> [YOUR OBJECTIVE]:
List each line of the data in which the string "FreeCAD" appears.

> [STORED ROWS]:
════════

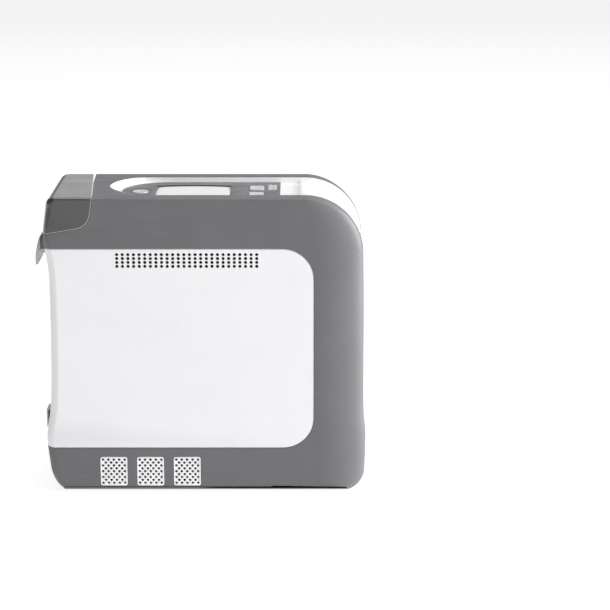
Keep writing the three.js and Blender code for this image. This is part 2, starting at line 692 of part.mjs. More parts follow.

════════

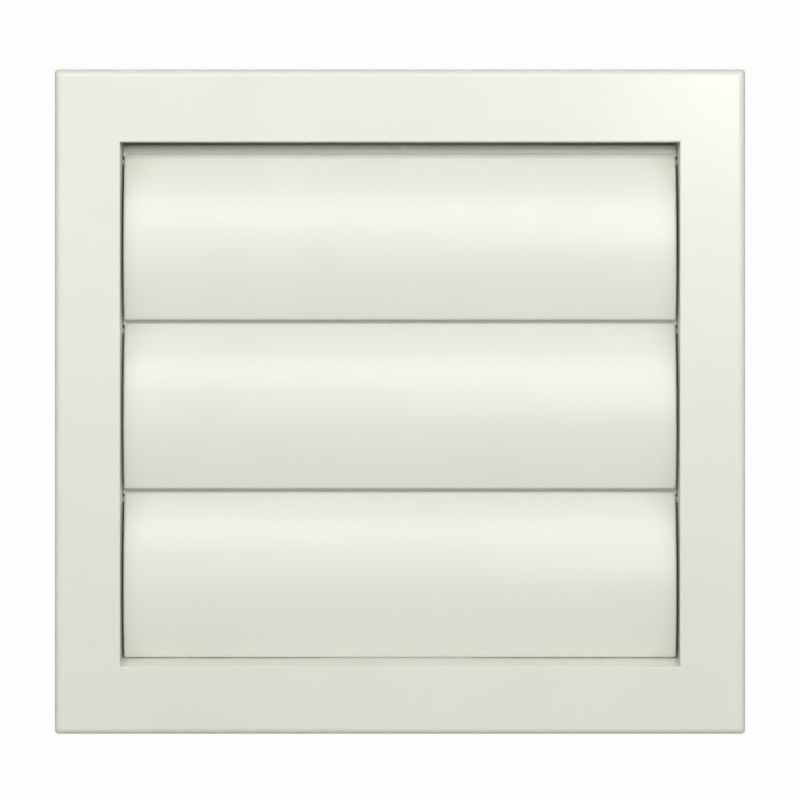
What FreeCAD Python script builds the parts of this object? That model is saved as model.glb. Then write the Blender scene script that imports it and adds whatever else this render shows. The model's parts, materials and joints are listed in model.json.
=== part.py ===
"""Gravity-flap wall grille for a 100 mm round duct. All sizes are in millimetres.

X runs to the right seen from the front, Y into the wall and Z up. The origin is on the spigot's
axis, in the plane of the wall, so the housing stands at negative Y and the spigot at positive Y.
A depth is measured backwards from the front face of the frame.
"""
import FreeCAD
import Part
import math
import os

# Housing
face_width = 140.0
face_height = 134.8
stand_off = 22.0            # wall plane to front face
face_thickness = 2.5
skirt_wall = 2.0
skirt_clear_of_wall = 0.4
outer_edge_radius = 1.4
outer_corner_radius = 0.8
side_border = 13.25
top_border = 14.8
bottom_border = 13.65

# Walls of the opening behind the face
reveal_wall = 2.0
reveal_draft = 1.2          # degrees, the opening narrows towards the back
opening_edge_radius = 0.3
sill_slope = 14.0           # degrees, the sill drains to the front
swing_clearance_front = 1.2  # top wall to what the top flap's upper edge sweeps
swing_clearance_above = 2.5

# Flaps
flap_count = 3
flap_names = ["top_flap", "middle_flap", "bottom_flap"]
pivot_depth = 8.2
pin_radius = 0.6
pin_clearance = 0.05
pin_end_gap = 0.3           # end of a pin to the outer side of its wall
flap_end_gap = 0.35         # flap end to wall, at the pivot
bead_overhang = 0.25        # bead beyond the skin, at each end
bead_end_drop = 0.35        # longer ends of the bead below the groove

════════

> [WRITTEN SOLUTION]:
What FreeCAD Python script builds the parts of this object? That model is saved as model.glb. Then write the Blender scene script that imports it and adds whatever else this render shows. The model's parts, materials and joints are listed in model.json.
import FreeCAD